The WF Credit Facility was not drawn upon for the three months ended September 30, 2021 and no average interest rate applied during that period. For the three and nine months ended September 30, 2022 and September 30, 2021, the components of interest expense with respect to the WF Credit Facility were as follows:

 

   For the Three Months
Ended
September 30
   For the Nine Months
Ended
September 30
 
   2022   2021   2022   2021 
                 
Interest expense  $1,524,071   $191,667   $3,228,319   $568,750 
Amortization of debt issuance costs   88,953    51,186    263,959    151,890 
Total interest expense  $1,613,024   $242,853   $3,492,278   $720,640 
Average interest rate   4.53%        3.35%     

 

PS BDC Funding II has pledged all of its assets to U.S. Bank, in its capacity as Collateral Agent, to secure its obligations under the WF Credit Facility and U.S. Bank acts as the custodian of such assets. Both the Company and PS BDC Funding II have made customary representations and warranties and are required to comply with various covenants, reporting requirements, and other customary requirements for similar credit facilities. Borrowing under the WF Credit Facility is subject to the leverage restrictions contained in the 1940 Act and PS BDC Funding II complies with 1940 Act provisions relating to affiliated transactions and custody.
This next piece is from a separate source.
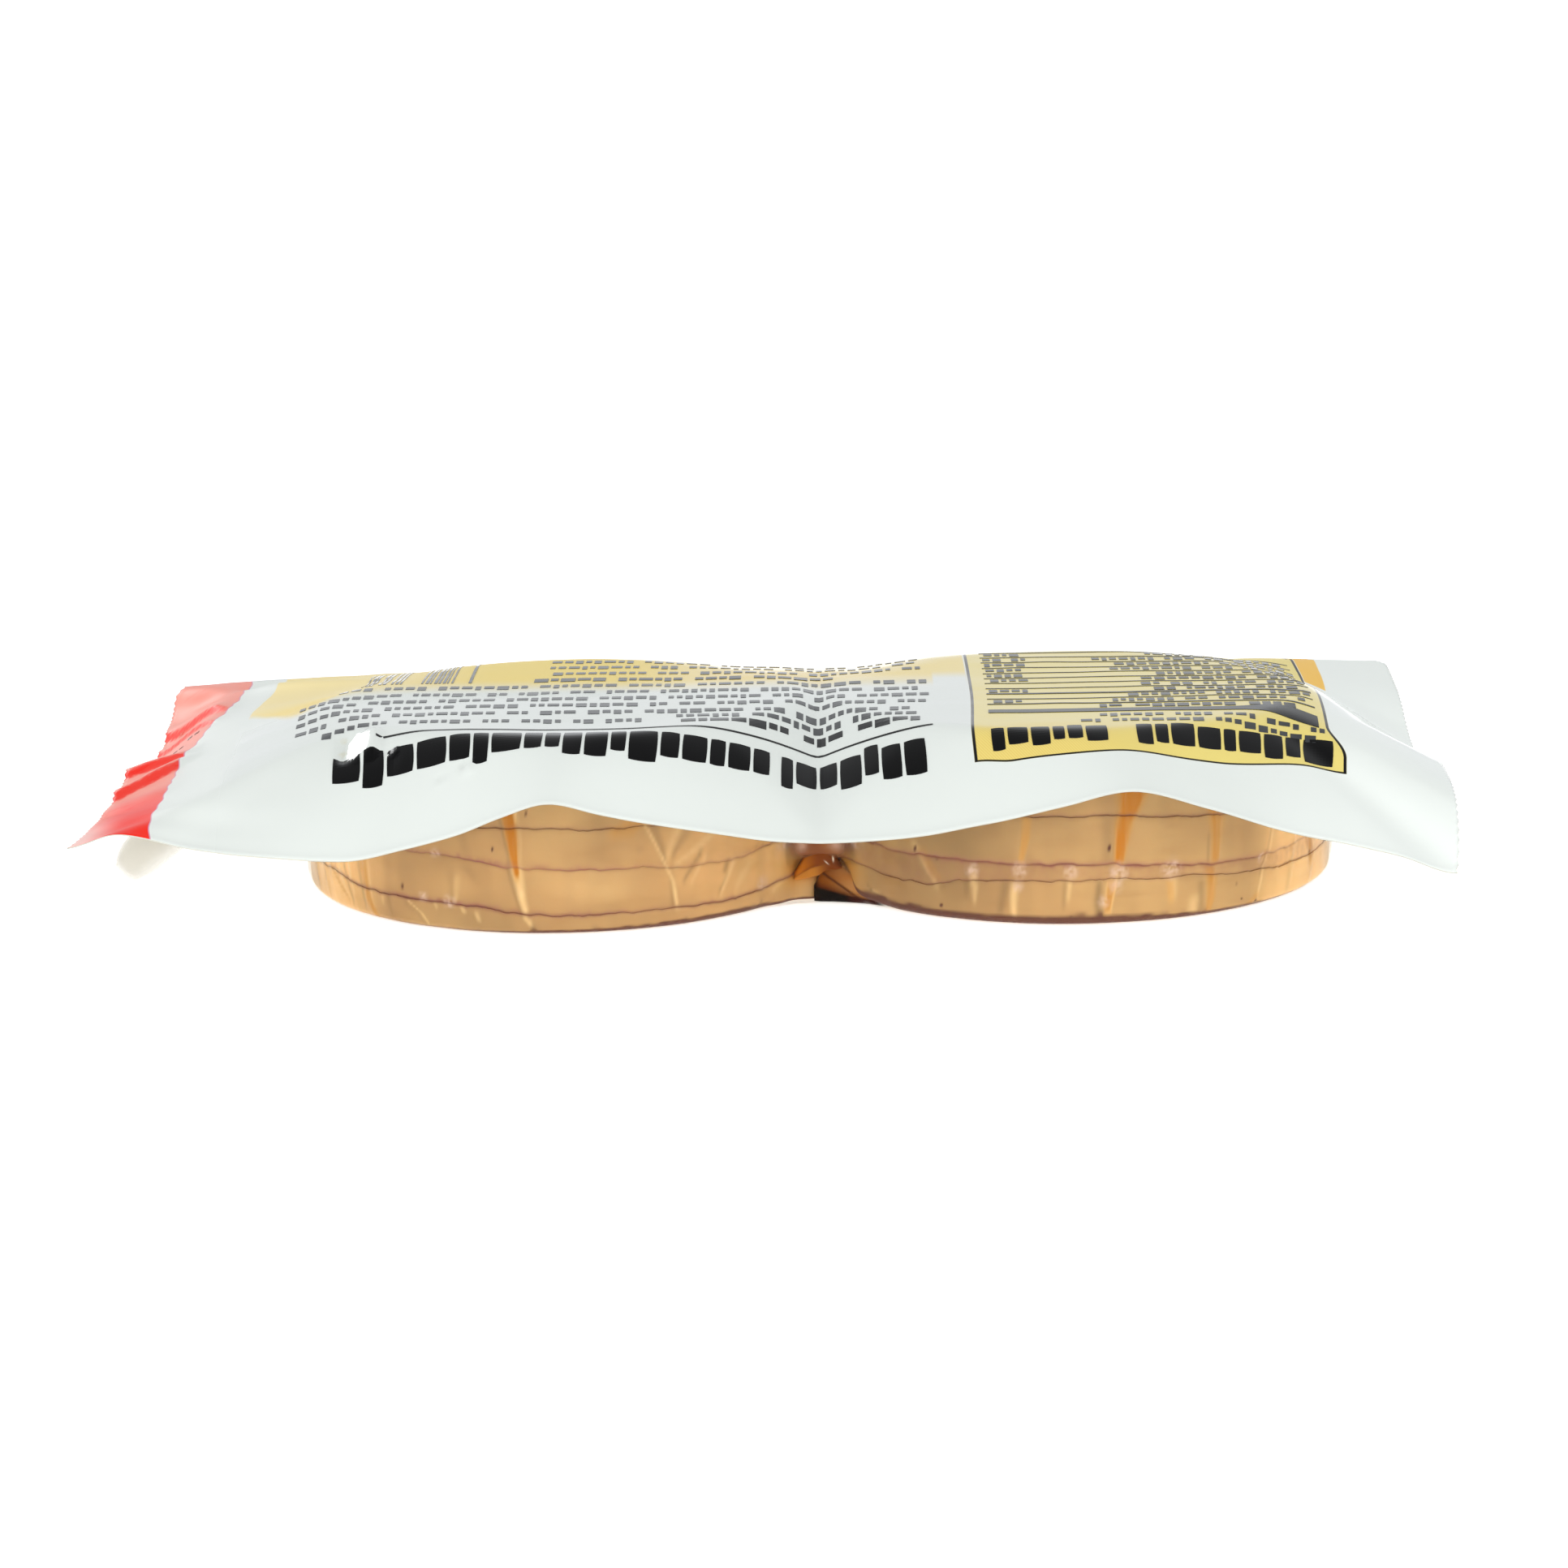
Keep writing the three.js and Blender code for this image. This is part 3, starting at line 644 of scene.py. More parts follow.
# a bold line and the small text beyond the rule
black.words(-13.0, 23.0, -24.0, 2.6, 2.5, 4, 61, gap=0.16)
sink = lambda u: -5.5 * float(smooth(-52, -70, np.array(u)))
for k, v_ in enumerate((-16.4, -11.0, -5.8, -0.6)):
    grey.words(-67.0 + 1.3 * float(hash01(k, 3)), 22.8, v_, 2.5, 1.7, 4, 71 + k, sag=sink)
grey.words(-62.0, -16.0, -22.2, 2.4, 1.7, 4, 69, sag=sink)
grey.words(-13.0, 22.8, -20.2, 2.3, 1.8, 4, 68)
grey.words(-62.0, 23.0, 4.8, 2.6, 1.8, 4, 79)
black.words(-34.0, 10.0, 10.0, 2.7, 2.0, 4, 80, gap=0.18)
for k, v_ in enumerate((15.2, 20.4, 25.2)):
    grey.words(-32.0, 22.8, v_, 2.4, 1.7, 4, 83 + k)
# upright bars on the far left of the field
for k in range(26):
    u_ = -58.7 + 0.62 * k
    if -52.4 < u_ < -50.6 or float(hash01(k, 6)) < 0.25:
        continue
    grey.block(u_, u_ + 0.18 + 0.34 * float(hash01(k, 8)), 9.0, 32.0, 2, 10)
# the panel's heading, bars and rules
drop = lambda u: -3.0 * float(smooth(60, 76, np.array(u)))
bend = lambda u: -3.2 * float(smooth(69, 78, np.array(u)))
black.heading(31.2, 48.2, -32.1, -36.3, 3.2, 91, tall=0.8)
black.heading(50.8, 78.8, -31.6, -36.6, 2.9, 97, tall=0.8)
black.rule(31.0, 76.4, -20.2, 2.0, sag=bend, wide=lambda u: 2.4 + 3.0 * float(smooth(65, 73, np.array(u))))
grey.words(43.5, 77.2, -28.4, 2.2, 1.65, 4, 21, sag=drop)
grey.words(46.0, 77.2, -24.4, 2.2, 1.65, 4, 22, sag=drop)
black.words(46.0, 76.4, -17.0, 2.3, 2.1, 4, 27, gap=0.16, sag=lambda u: 0.6 * bend(u))
for k in range(11):
    at = -14.6 + 4.1 * k
    mild = (lambda u: 0.6 * bend(u))
    (black if k in (0, 2) else grey).rule(30.9, 76.3, at, 0.75 if k == 2 else (0.5 if k == 0 else 0.28), sag=mild)
    if k < 10:
        start_ = 46.0 + 12.0 * float(hash01(k, 12))
        (black if k in (2, 4) else grey).words(start_, 76.6, at + 2.05, 2.1, 1.6, 4, 31 + k, sag=mild)
        if k % 2 == 0 or k > 4:
            grey.words(31.2, 37.6, at + 2.05, 2.1, 1.5, 3, 131 + k)
# fragments of print on the strip at the left end
for k in range(5):
    if k != 2:
        grey.block(-85.7 + 0.42 * k, -85.4 + 0.42 * k, 11.3 + 0.2 * (k % 2), 12.9, 2, 3)
        grey.block(-87.7 + 0.36 * k, -87.45 + 0.36 * k, 7.1, 8.2 + 0.2 * (k % 3), 2, 3)

for ink_, name_, colour_ in ((black, "print_bold", rgb(*INK)), (grey, "print_small", rgb(*INK_SMALL))):
    o = ink_.build(name_)
    o.data.materials.append(ink_material(name_, colour_, 0.12))


# ---------------------------------------------------------------- the stacks
# Angles about a stack's axis are in degrees, 0 towards the near edge and growing towards +X.
# The seams between slices as they show at the near side: (angle, height).
SEAMS = {
    "left": {1: [(-61, 5.3), (-56, 4.9), (-49, 4.2), (-32, 4.0), (-23, 4.0), (-7, 3.0), (3, 2.8), (23, 2.8), (35, 2.6), (46, 3.1), (52, 3.9), (58, 4.5)],
             2: [(-60, 11.2), (-34, 10.7), (-22, 10.6), (-12, 9.6), (3, 9.1), (16, 9.0), (30, 8.3), (40, 8.3), (47, 9.0), (58, 10.0)],
             3: [(-60, 14.9), (-2, 14.9), (5, 14.6), (18, 14.6), (60, 14.6)]},
    "right": {0: [(-60, 6.2), (-57.5, 5.4), (-56, 4.4), (-54.3, 2.8), (-52.6, 1.3), (-50, 0.75), (-45, 0.35), (-40, 0.22), (60, 0.22)],
              1: [(-58, 6.4), (-50, 5.6), (-44, 4.9), (-34, 4.8), (-25, 6.0), (-15, 6.2), (6, 6.5), (14, 6.3), (25, 6.1), (32, 5.6), (42, 5.1), (60, 4.7)],
              2: [(-58, 10.0), (-50, 9.4), (-40, 8.8), (-31, 9.0), (-13, 8.7), (-4, 8.8), (19, 8.1), (30, 7.4), (44, 7.2), (60, 7.6)],
              3: [(-60, 15.0), (-10, 15.3), (3, 15.4), (20, 14.6), (31, 14.1), (60, 14.0)]},
}
# how far each slice stands out (+) or lies back (-) at the near side
STANDS = {"left": [0.0, 0.06, -0.04, 0.06, -0.08, 0.0], "right": [0.0, 0.02, -0.12, 0.14, 0.02, -0.05]}
BASE_Z = 0.22
WEB_RADIUS = (HALF_C ** 2 + WEB_Y ** 2 - POCKET_R ** 2) / (2 * (POCKET_R - WEB_Y))
WEB_CENTRE = WEB_Y + WEB_RADIUS
TOUCH = math.atan2(WEB_CENTRE, HALF_C)
WEB_ANGLE = 90 - math.degrees(TOUCH)           # where the web leaves a stack's side


def wrap(a):
    return (a + 180.0) % 360.0 - 180.0


def lid_under(x, y):
    return look_up(BASE, x, y) - 0.75


def gap_angle(side, phi):
    """The angle seen from the gap: 0 to 90 from the near or far side towards the other stack,
    negative on the side away from it."""
    s = np.radians(phi)
    toward = np.sin(s) * (1 if side == "left" else -1)
    return np.degrees(np.arctan2(toward, np.abs(np.cos(s))))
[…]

The obligations under the Loan Agreement may be accelerated upon the occurrence of an event of default under the Loan Agreement, including in the event of a change of control of PS BDC Funding II, if the Investment Advisor ceases to serve as investment adviser to the Company, or if Palmer Square or its affiliates cease to directly or indirectly own a majority of the membership interests of the Investment Advisor.